[Start DATA IN THIS EXERCISE]
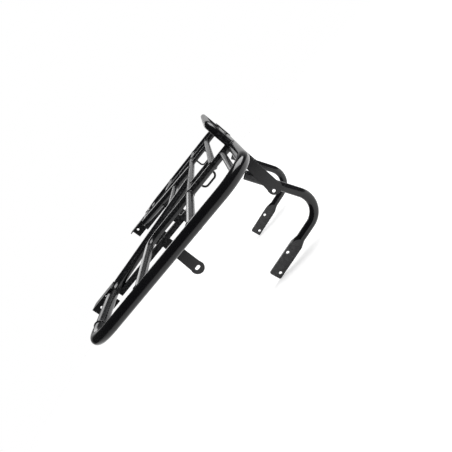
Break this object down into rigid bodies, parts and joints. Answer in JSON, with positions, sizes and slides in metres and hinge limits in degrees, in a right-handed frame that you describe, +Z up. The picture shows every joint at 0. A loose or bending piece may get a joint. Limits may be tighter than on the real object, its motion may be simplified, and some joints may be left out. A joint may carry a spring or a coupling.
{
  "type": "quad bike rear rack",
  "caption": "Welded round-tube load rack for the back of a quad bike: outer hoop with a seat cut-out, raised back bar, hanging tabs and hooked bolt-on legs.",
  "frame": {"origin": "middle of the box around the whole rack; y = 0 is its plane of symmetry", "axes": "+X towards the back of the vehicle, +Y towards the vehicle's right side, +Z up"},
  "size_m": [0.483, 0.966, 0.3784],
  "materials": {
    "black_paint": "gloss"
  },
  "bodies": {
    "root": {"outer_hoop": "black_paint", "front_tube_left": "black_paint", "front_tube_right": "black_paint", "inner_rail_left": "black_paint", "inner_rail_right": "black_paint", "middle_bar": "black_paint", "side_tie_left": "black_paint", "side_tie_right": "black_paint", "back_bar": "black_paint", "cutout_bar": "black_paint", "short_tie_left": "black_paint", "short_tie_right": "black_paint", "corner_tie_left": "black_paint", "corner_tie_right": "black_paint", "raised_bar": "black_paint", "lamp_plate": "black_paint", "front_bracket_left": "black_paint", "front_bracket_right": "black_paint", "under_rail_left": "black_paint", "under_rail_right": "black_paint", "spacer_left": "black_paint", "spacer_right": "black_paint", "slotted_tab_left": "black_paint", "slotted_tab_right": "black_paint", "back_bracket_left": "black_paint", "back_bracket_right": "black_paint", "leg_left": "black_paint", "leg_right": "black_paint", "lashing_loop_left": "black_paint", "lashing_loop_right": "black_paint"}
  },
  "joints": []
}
[End DATA IN THIS EXERCISE]
[Start DATA IN THIS EXERCISE]
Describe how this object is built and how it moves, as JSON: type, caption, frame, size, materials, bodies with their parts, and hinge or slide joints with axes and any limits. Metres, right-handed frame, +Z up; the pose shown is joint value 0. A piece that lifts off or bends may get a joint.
[End DATA IN THIS EXERCISE]
* _EXERCISE AIM_
Using the material above, state how many lines include the string "materials". Answer with a single number.

* _TASK RESPONSE_
2